- _INFORMATION SUPPLIED_

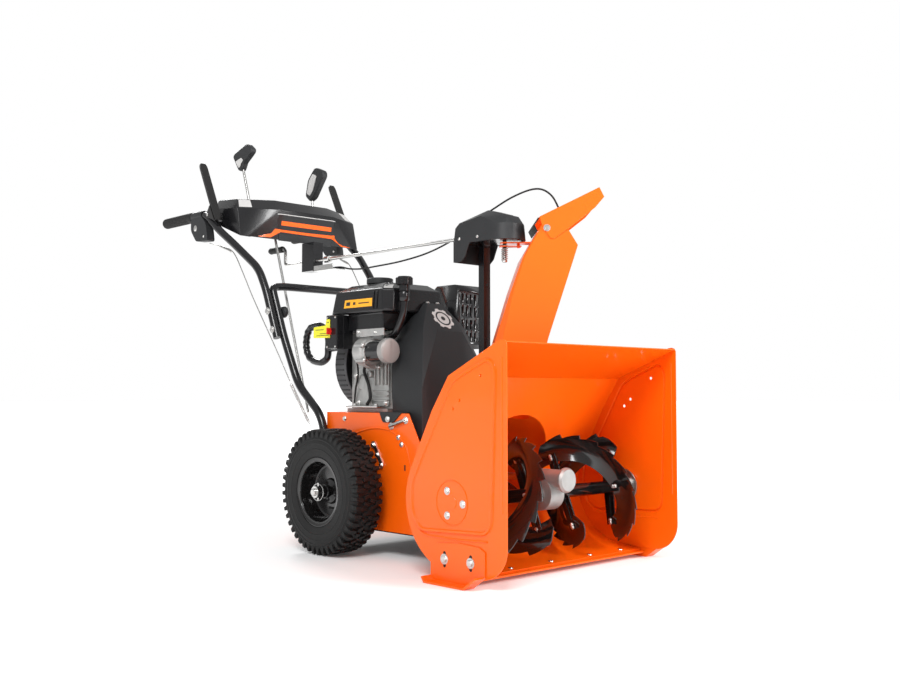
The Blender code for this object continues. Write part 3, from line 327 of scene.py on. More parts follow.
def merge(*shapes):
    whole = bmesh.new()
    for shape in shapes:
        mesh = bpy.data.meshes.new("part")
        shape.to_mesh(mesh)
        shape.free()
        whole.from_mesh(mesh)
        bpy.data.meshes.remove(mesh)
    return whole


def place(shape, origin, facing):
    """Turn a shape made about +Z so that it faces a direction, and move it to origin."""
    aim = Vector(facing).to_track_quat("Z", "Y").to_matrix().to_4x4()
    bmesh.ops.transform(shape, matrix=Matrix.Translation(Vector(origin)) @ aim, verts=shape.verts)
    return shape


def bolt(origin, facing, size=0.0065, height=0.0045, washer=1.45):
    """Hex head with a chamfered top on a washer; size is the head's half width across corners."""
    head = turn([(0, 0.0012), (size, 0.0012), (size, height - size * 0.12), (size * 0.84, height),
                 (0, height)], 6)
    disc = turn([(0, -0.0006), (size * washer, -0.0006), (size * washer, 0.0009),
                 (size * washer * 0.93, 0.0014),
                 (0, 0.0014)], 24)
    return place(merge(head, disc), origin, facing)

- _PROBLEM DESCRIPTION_
Each line must be given again exactly as written above.

- _RESULT FOR THIS TASK_
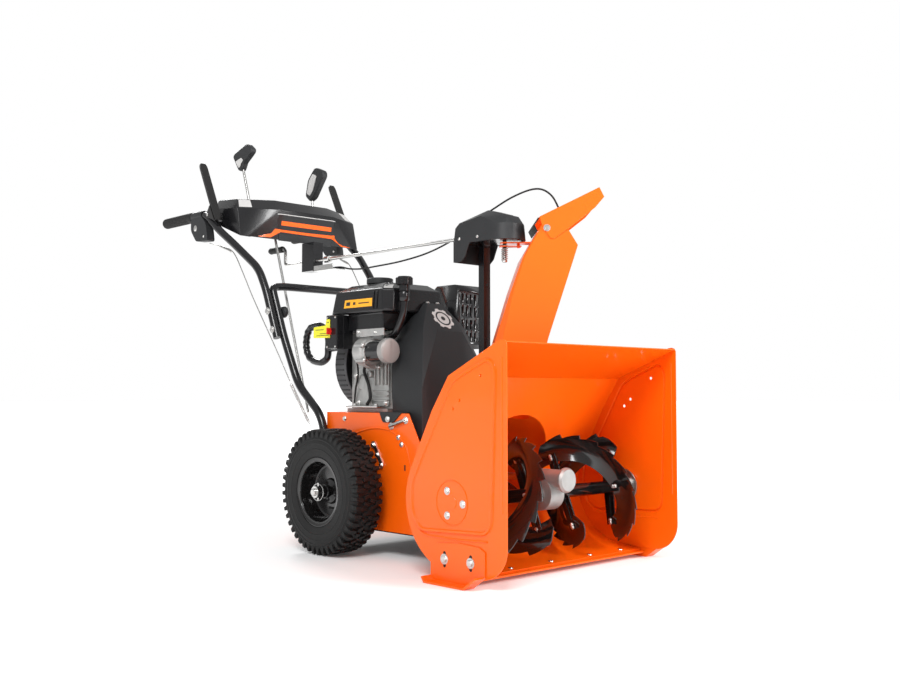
The Blender code for this object continues. Write part 3, from line 327 of scene.py on. More parts follow.
def merge(*shapes):
    whole = bmesh.new()
    for shape in shapes:
        mesh = bpy.data.meshes.new("part")
        shape.to_mesh(mesh)
        shape.free()
        whole.from_mesh(mesh)
        bpy.data.meshes.remove(mesh)
    return whole


def place(shape, origin, facing):
    """Turn a shape made about +Z so that it faces a direction, and move it to origin."""
    aim = Vector(facing).to_track_quat("Z", "Y").to_matrix().to_4x4()
    bmesh.ops.transform(shape, matrix=Matrix.Translation(Vector(origin)) @ aim, verts=shape.verts)
    return shape


def bolt(origin, facing, size=0.0065, height=0.0045, washer=1.45):
    """Hex head with a chamfered top on a washer; size is the head's half width across corners."""
    head = turn([(0, 0.0012), (size, 0.0012), (size, height - size * 0.12), (size * 0.84, height),
                 (0, height)], 6)
    disc = turn([(0, -0.0006), (size * washer, -0.0006), (size * washer, 0.0009),
                 (size * washer * 0.93, 0.0014),
                 (0, 0.0014)], 24)
    return place(merge(head, disc), origin, facing)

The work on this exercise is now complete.